The bigger story is the mood music. McLaren’s 2025 has been a season of bold strides and delicate balances, and the final act asks its sharpest question yet: do you let your drivers race this one all the way to the flag, hoping the arithmetic takes care of itself, or do you intervene to make sure at least one papaya car stands on the summit at the end of it all?
Piastri’s answer, as ever, is understated: keep it tidy and fast, and see where the race goes. He’s been quietly ferocious when the moments appear this year. If those moments appear on Sunday, he’ll take them.

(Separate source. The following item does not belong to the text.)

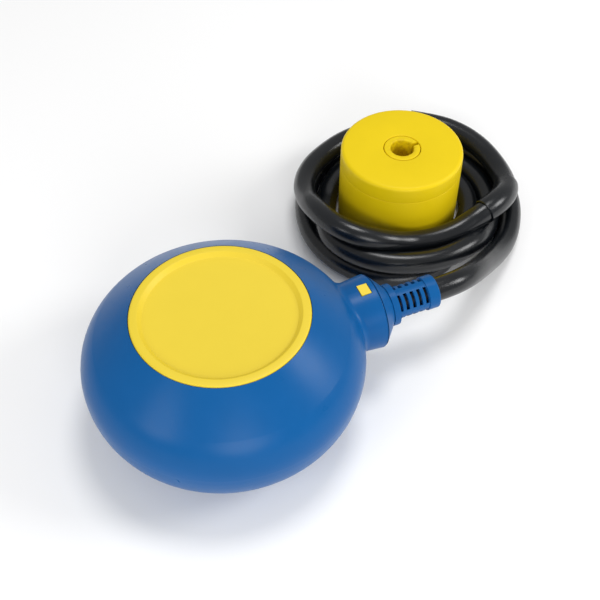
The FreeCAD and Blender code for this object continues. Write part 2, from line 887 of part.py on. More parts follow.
gasket_ring = cut("gasket_ring", chamber_slab("gasket_outside", chamber_top, gasket_top),
                  block("gasket_middle", (boss_x * -1, (boss_y - dim.boss_radius) * -1, chamber_top),
                        (boss_x, boss_y - dim.boss_radius, gasket_top)))
gasket_holes = corner_rods("gasket_hole", dim.screw_radius, dim.gasket_thickness, chamber_top)
capsule_gasket = drill("capsule_gasket", gasket_ring, gasket_holes)

capsule_lid = drill("capsule_lid", chamber_slab("lid_plate", gasket_top, lid_top),
                    corner_rods("lid_hole", dim.screw_radius, dim.lid_thickness, gasket_top))

shanks = corner_rods("lid_screw_shank", dim.screw_radius, dim.screw_length, screw_bottom)
heads = corner_rods("lid_screw_head", dim.screw_head_radius, dim.screw_head_height, lid_top)
capsule_screws = fuse("capsule_screws", shanks + heads)

core_exits = [core_height + dim.core_pitch * step for step in (-1, 0, 1)]
plug_body = rod("core_plug_body", dim.core_plug_radius, dim.chamber_wall,
                inside_x, 0, core_height, "X")
plug_flange = rod("core_plug_flange", dim.core_plug_flange, dim.core_plug_flange_length,
                  half_length, 0, core_height, "X")
core_holes = [rod(f"core_hole_{number}", dim.core_radius,
                  dim.chamber_wall + dim.core_plug_flange_length, inside_x, 0, height, "X")
              for number, height in enumerate(core_exits)]
capsule_grommet = drill("capsule_grommet", fuse("core_plug", [plug_body, plug_flange]), core_holes)


# Ball and its guide
guide_length = inside_x + dim.guide_end
ball_guide = cut("ball_guide",
                 rod("guide_outside", guide_radius, guide_length,
                     inside_x * -1, 0, dim.ball_axis_height, "X"),
                 rod("guide_inside", dim.ball_radius + dim.ball_gap, guide_length,
                     inside_x * -1, 0, dim.ball_axis_height, "X"))
steel_ball = doc.addObject("Part::Sphere", "steel_ball")
bind(steel_ball, "Radius", dim.ball_radius)
place(steel_ball, x=dim.ball_end_gap + dim.ball_radius - inside_x, z=dim.ball_axis_height)


# Microswitch: it stands on end, so that its lever faces the ball
cavity_front = dim.case_front + dim.case_wall
cavity_back = case_back - dim.case_back_wall
cavity_low = case_bottom + dim.case_wall
cavity_high = case_top - dim.case_wall
hinge_x = dim.case_front - dim.hinge_forward
hinge_z = case_bottom + dim.hinge_height - dim.case_floor
lever_back = hinge_x + dim.lever_thickness / 2
plunger_z = hinge_z + dim.plunger_rise
contact_low = case_bottom + dim.contact_inset
contact_levels = [contact_low + dim.contact_pitch * step for step in range(3)]
contact_half = dim.contact_width / 2
contact_end = case_back + dim.contact_tail
blade_back = cavity_back - dim.contact_thickness - dim.blade_swing_gap
blade_front = blade_back - dim.blade_thickness
blade_low = contact_low + dim.contact_thickness + dim.blade_gap
blade_high = contact_levels[2] - dim.blade_tip_gap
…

If they don’t, he’ll pick up the radio.
Either way, Abu Dhabi’s finale feels less like a parade and more like an examination — of Verstappen’s nerve up front, of Norris’s composure alongside him, and of McLaren’s appetite for an uncomfortable call, should it be required.
All that from one lost hour on Friday? Not really. But in a title decider, every choice echoes. Piastri made peace with the first one. The next choice won’t be his alone.